* _Exercise aim_:
Copy out, exactly and without additions, the lines from the one that contains "ceiling_plate();" to the one that contains "obj.matrix_parent_inverse = Matrix.Identity(4)", both ends included.

* _Input data_:
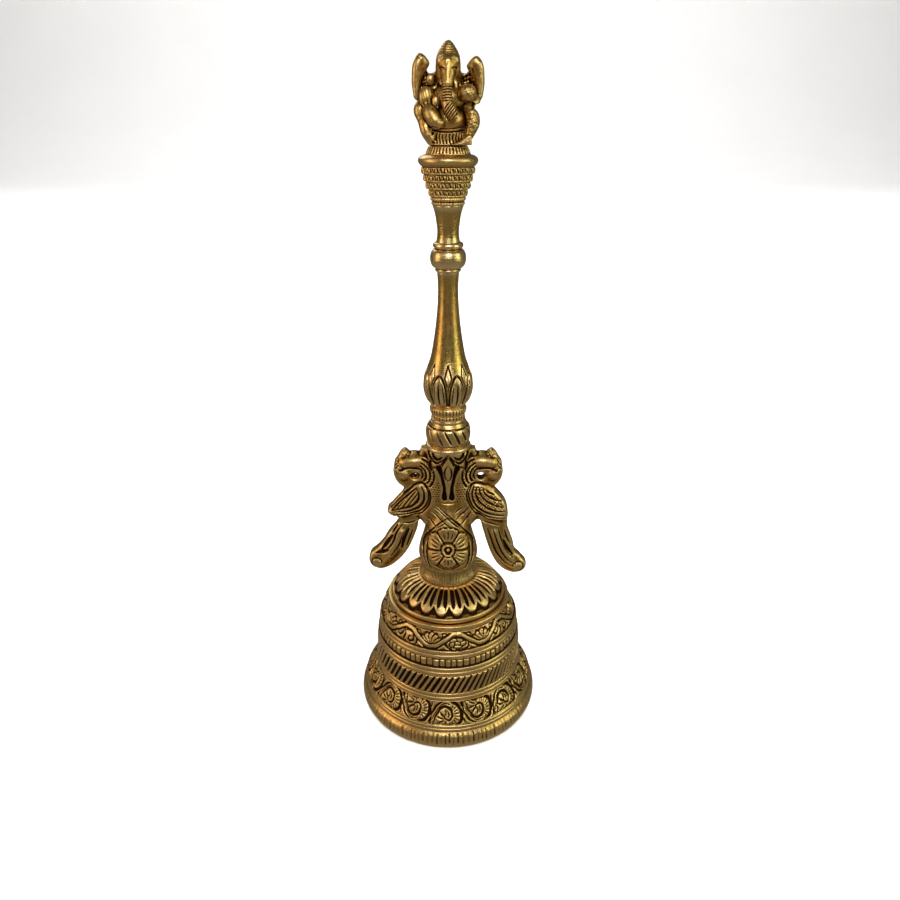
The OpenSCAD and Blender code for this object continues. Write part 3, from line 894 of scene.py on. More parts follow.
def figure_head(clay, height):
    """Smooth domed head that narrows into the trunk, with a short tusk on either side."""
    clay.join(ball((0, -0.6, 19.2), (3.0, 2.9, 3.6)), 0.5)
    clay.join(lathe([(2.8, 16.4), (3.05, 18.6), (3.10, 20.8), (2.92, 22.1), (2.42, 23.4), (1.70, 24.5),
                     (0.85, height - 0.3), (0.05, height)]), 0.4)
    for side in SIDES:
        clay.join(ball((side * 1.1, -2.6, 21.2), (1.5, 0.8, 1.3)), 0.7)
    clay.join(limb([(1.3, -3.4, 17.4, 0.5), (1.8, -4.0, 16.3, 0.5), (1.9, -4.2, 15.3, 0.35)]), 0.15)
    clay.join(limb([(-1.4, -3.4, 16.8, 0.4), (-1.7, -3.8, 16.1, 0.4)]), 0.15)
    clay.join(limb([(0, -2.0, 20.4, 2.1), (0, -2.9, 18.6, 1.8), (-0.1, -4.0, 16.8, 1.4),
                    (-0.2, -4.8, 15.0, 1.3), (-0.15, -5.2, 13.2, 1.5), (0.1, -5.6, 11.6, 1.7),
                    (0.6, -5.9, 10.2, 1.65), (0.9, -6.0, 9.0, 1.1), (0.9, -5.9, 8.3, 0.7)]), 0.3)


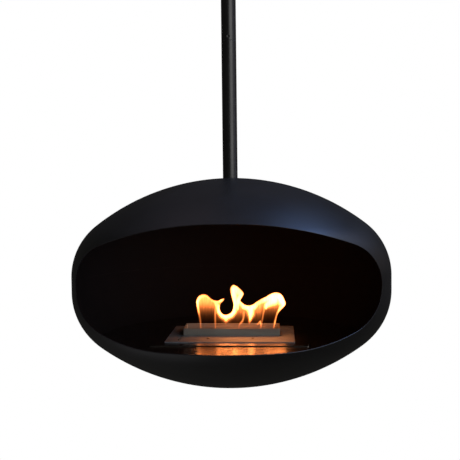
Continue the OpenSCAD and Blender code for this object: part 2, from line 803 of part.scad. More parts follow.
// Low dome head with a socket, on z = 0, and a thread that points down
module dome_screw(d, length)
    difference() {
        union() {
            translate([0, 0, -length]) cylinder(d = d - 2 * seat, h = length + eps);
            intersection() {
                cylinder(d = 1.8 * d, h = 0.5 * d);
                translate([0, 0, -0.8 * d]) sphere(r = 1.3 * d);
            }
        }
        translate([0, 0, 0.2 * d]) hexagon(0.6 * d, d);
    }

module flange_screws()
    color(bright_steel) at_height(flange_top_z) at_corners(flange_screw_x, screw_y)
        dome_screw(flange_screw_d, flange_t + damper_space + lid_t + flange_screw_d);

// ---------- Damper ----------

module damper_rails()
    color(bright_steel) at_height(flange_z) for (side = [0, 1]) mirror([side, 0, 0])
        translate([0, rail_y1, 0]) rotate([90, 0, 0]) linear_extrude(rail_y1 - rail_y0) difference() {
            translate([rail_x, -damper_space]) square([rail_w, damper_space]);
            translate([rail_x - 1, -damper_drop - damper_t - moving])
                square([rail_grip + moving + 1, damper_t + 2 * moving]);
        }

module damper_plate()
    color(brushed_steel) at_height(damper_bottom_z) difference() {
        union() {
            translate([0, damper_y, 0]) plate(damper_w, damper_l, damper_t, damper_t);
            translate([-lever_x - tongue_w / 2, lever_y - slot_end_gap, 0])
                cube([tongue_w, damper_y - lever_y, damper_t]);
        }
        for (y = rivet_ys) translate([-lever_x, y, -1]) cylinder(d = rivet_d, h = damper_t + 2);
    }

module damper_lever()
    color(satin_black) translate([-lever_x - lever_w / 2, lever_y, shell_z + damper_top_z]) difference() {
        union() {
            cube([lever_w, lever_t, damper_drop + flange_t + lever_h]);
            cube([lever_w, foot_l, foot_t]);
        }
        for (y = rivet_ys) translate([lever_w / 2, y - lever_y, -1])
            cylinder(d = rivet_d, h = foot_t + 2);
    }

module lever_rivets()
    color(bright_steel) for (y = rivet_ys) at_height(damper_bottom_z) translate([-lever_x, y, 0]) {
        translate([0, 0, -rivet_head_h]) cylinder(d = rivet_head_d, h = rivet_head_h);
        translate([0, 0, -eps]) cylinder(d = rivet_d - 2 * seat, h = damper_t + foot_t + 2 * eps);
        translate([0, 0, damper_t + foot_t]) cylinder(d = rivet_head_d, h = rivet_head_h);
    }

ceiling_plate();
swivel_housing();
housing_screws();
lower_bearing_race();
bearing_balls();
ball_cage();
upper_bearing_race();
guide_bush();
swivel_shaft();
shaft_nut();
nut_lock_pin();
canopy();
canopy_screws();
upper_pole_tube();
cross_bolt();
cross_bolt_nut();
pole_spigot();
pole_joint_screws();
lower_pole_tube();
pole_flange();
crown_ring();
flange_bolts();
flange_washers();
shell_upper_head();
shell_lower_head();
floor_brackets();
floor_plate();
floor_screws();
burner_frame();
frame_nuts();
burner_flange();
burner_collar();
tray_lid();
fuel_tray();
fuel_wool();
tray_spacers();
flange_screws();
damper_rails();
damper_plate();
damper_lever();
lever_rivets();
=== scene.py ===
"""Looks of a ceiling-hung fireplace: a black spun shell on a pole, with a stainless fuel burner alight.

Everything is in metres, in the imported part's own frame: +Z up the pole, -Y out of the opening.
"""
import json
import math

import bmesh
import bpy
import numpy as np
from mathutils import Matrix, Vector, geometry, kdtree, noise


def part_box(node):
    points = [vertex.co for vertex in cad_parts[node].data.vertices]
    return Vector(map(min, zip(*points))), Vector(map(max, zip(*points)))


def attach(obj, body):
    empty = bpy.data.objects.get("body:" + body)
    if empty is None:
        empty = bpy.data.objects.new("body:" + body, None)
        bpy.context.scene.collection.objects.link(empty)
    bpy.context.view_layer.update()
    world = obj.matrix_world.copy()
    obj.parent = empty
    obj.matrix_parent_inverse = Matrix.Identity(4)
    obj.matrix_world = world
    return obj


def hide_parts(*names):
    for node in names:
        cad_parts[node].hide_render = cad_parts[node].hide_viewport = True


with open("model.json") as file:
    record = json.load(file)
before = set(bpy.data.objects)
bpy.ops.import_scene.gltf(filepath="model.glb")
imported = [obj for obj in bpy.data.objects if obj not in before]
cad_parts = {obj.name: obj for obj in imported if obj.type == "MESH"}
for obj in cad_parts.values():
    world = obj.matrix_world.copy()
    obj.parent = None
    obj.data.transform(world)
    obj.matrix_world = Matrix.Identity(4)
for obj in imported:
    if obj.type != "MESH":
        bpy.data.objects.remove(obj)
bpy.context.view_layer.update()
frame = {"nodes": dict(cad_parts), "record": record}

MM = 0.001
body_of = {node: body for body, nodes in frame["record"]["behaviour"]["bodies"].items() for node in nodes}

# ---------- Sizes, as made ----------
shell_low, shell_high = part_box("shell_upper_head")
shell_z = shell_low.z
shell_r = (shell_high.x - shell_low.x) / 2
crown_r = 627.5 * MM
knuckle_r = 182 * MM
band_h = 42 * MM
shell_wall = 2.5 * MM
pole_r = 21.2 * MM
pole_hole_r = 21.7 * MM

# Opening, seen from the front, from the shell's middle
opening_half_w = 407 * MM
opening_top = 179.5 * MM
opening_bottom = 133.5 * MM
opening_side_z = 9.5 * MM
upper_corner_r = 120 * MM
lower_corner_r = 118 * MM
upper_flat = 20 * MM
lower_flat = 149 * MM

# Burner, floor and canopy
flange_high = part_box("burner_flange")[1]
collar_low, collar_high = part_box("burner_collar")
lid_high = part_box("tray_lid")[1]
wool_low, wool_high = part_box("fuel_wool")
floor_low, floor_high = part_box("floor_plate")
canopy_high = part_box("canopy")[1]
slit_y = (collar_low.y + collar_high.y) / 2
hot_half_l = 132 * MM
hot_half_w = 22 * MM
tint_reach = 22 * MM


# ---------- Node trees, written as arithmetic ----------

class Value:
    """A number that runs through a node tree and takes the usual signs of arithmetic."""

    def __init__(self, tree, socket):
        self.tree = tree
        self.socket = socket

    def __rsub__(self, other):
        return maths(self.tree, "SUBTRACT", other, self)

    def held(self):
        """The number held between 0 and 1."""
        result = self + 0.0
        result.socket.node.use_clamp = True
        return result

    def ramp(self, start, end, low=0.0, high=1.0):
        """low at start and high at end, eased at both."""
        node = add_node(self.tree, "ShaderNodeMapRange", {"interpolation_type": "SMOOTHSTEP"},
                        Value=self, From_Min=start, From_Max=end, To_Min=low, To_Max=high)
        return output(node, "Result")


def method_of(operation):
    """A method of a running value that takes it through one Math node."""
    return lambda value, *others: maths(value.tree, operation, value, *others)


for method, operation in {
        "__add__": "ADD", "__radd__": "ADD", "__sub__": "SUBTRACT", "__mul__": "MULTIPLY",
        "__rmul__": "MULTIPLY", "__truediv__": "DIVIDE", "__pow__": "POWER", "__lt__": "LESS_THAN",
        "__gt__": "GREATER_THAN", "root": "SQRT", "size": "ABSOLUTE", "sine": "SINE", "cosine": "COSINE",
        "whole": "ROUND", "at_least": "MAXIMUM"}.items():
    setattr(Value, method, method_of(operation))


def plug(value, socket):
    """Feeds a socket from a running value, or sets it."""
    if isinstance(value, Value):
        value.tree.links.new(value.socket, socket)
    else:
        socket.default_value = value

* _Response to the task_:
ceiling_plate();
swivel_housing();
housing_screws();
lower_bearing_race();
bearing_balls();
ball_cage();
upper_bearing_race();
guide_bush();
swivel_shaft();
shaft_nut();
nut_lock_pin();
canopy();
canopy_screws();
upper_pole_tube();
cross_bolt();
cross_bolt_nut();
pole_spigot();
pole_joint_screws();
lower_pole_tube();
pole_flange();
crown_ring();
flange_bolts();
flange_washers();
shell_upper_head();
shell_lower_head();
floor_brackets();
floor_plate();
floor_screws();
burner_frame();
frame_nuts();
burner_flange();
burner_collar();
tray_lid();
fuel_tray();
fuel_wool();
tray_spacers();
flange_screws();
damper_rails();
damper_plate();
damper_lever();
lever_rivets();
=== scene.py ===
"""Looks of a ceiling-hung fireplace: a black spun shell on a pole, with a stainless fuel burner alight.

Everything is in metres, in the imported part's own frame: +Z up the pole, -Y out of the opening.
"""
import json
import math

import bmesh
import bpy
import numpy as np
from mathutils import Matrix, Vector, geometry, kdtree, noise


def part_box(node):
    points = [vertex.co for vertex in cad_parts[node].data.vertices]
    return Vector(map(min, zip(*points))), Vector(map(max, zip(*points)))


def attach(obj, body):
    empty = bpy.data.objects.get("body:" + body)
    if empty is None:
        empty = bpy.data.objects.new("body:" + body, None)
        bpy.context.scene.collection.objects.link(empty)
    bpy.context.view_layer.update()
    world = obj.matrix_world.copy()
    obj.parent = empty
    obj.matrix_parent_inverse = Matrix.Identity(4)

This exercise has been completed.